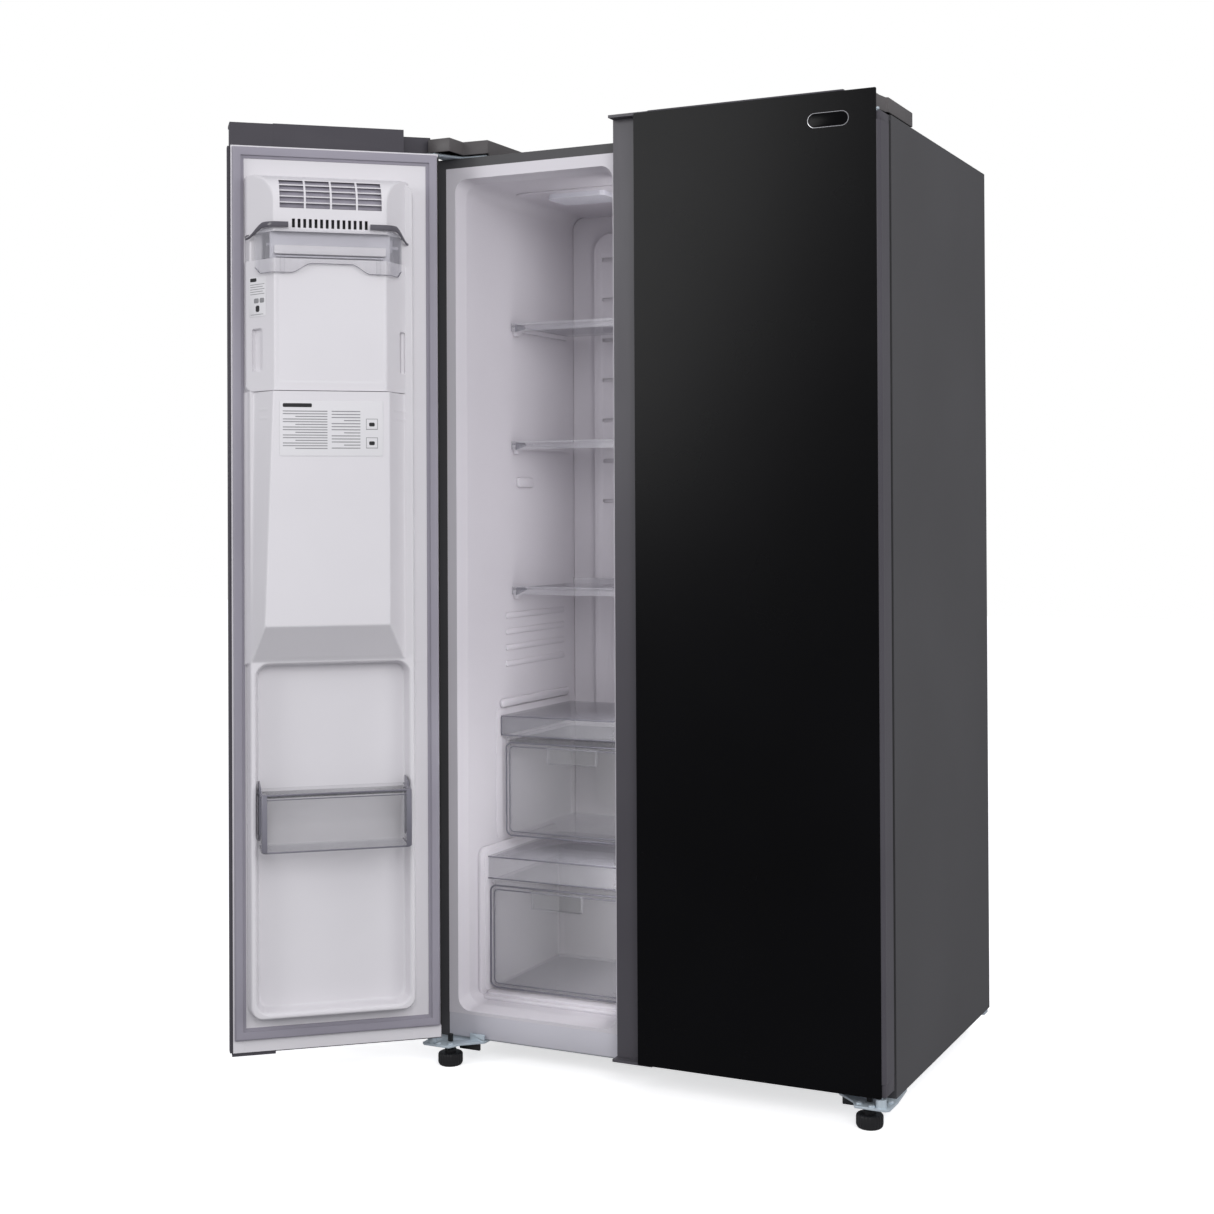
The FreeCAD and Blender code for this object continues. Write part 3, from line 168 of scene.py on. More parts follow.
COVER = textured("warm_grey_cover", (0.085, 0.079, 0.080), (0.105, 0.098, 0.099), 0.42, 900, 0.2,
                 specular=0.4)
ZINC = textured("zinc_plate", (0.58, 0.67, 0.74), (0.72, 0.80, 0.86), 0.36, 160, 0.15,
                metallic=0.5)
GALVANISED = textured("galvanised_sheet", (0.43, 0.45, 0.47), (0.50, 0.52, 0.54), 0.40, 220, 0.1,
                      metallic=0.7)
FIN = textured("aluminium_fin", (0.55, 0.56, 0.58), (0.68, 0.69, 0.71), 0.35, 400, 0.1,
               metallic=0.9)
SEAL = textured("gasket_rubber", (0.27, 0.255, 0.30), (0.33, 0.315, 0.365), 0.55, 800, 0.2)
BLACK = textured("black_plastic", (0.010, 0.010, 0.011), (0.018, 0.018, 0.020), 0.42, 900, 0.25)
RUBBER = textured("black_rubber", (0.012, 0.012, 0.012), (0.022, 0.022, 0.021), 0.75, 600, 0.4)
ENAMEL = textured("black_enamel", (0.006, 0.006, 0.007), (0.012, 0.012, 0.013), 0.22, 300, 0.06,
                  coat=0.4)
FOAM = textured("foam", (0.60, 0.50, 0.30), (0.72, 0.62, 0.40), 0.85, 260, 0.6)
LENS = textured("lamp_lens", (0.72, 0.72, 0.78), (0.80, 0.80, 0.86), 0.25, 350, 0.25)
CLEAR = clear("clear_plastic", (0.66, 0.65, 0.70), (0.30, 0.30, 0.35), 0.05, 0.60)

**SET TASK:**
Each line above is to be repeated exactly.

**OUTPUT FOR THIS TASK:**
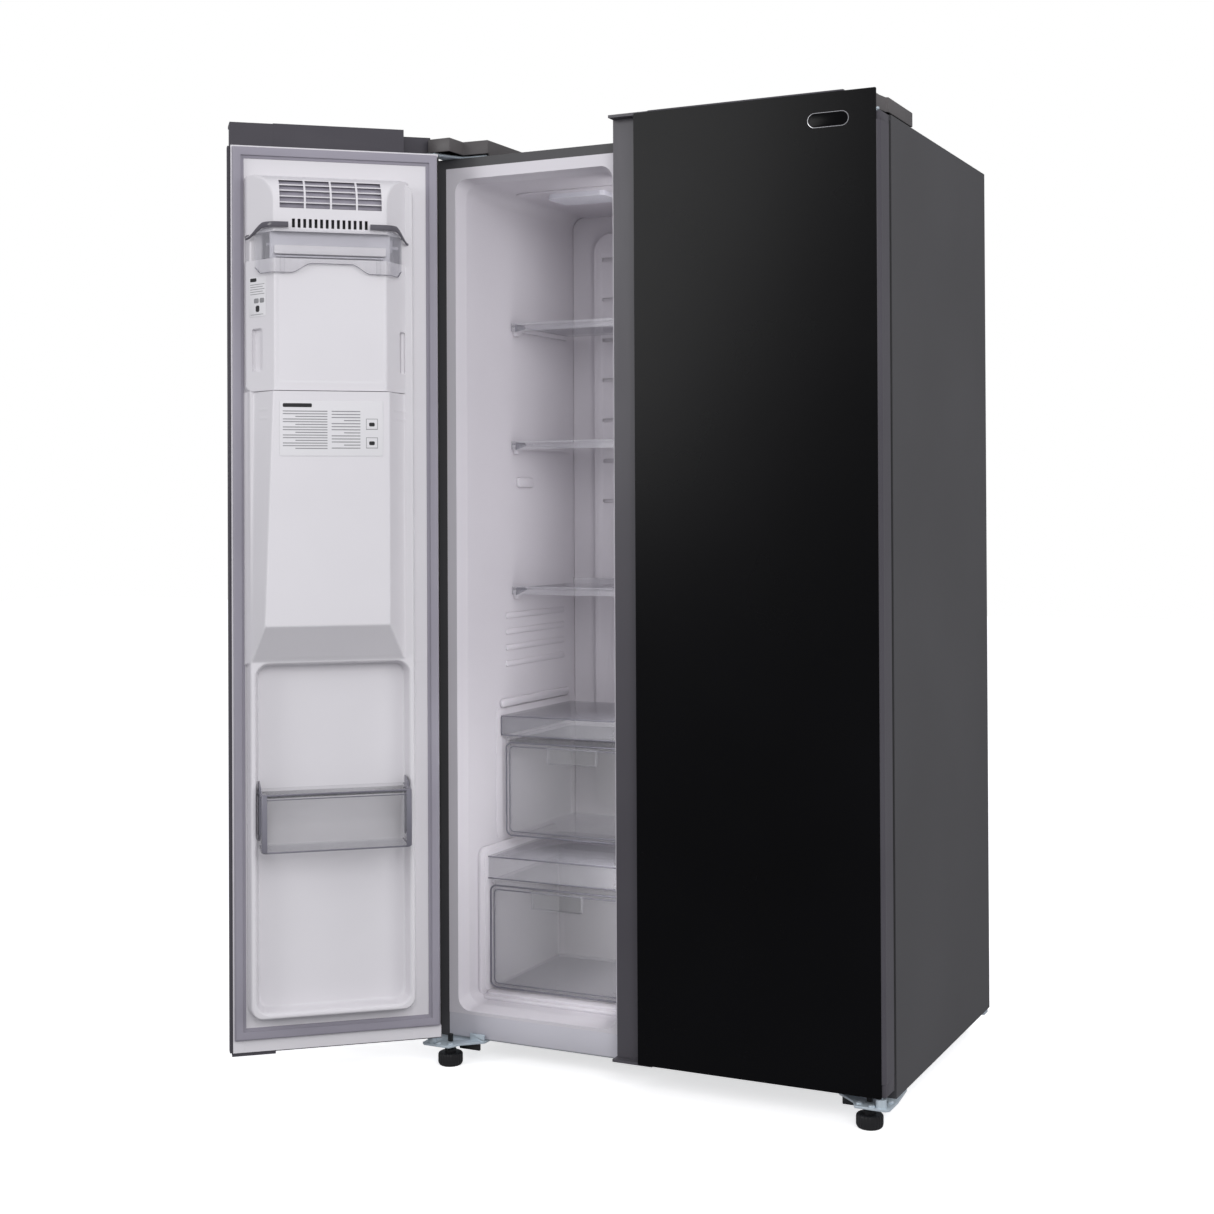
The FreeCAD and Blender code for this object continues. Write part 3, from line 168 of scene.py on. More parts follow.
COVER = textured("warm_grey_cover", (0.085, 0.079, 0.080), (0.105, 0.098, 0.099), 0.42, 900, 0.2,
                 specular=0.4)
ZINC = textured("zinc_plate", (0.58, 0.67, 0.74), (0.72, 0.80, 0.86), 0.36, 160, 0.15,
                metallic=0.5)
GALVANISED = textured("galvanised_sheet", (0.43, 0.45, 0.47), (0.50, 0.52, 0.54), 0.40, 220, 0.1,
                      metallic=0.7)
FIN = textured("aluminium_fin", (0.55, 0.56, 0.58), (0.68, 0.69, 0.71), 0.35, 400, 0.1,
               metallic=0.9)
SEAL = textured("gasket_rubber", (0.27, 0.255, 0.30), (0.33, 0.315, 0.365), 0.55, 800, 0.2)
BLACK = textured("black_plastic", (0.010, 0.010, 0.011), (0.018, 0.018, 0.020), 0.42, 900, 0.25)
RUBBER = textured("black_rubber", (0.012, 0.012, 0.012), (0.022, 0.022, 0.021), 0.75, 600, 0.4)
ENAMEL = textured("black_enamel", (0.006, 0.006, 0.007), (0.012, 0.012, 0.013), 0.22, 300, 0.06,
                  coat=0.4)
FOAM = textured("foam", (0.60, 0.50, 0.30), (0.72, 0.62, 0.40), 0.85, 260, 0.6)
LENS = textured("lamp_lens", (0.72, 0.72, 0.78), (0.80, 0.80, 0.86), 0.25, 350, 0.25)
CLEAR = clear("clear_plastic", (0.66, 0.65, 0.70), (0.30, 0.30, 0.35), 0.05, 0.60)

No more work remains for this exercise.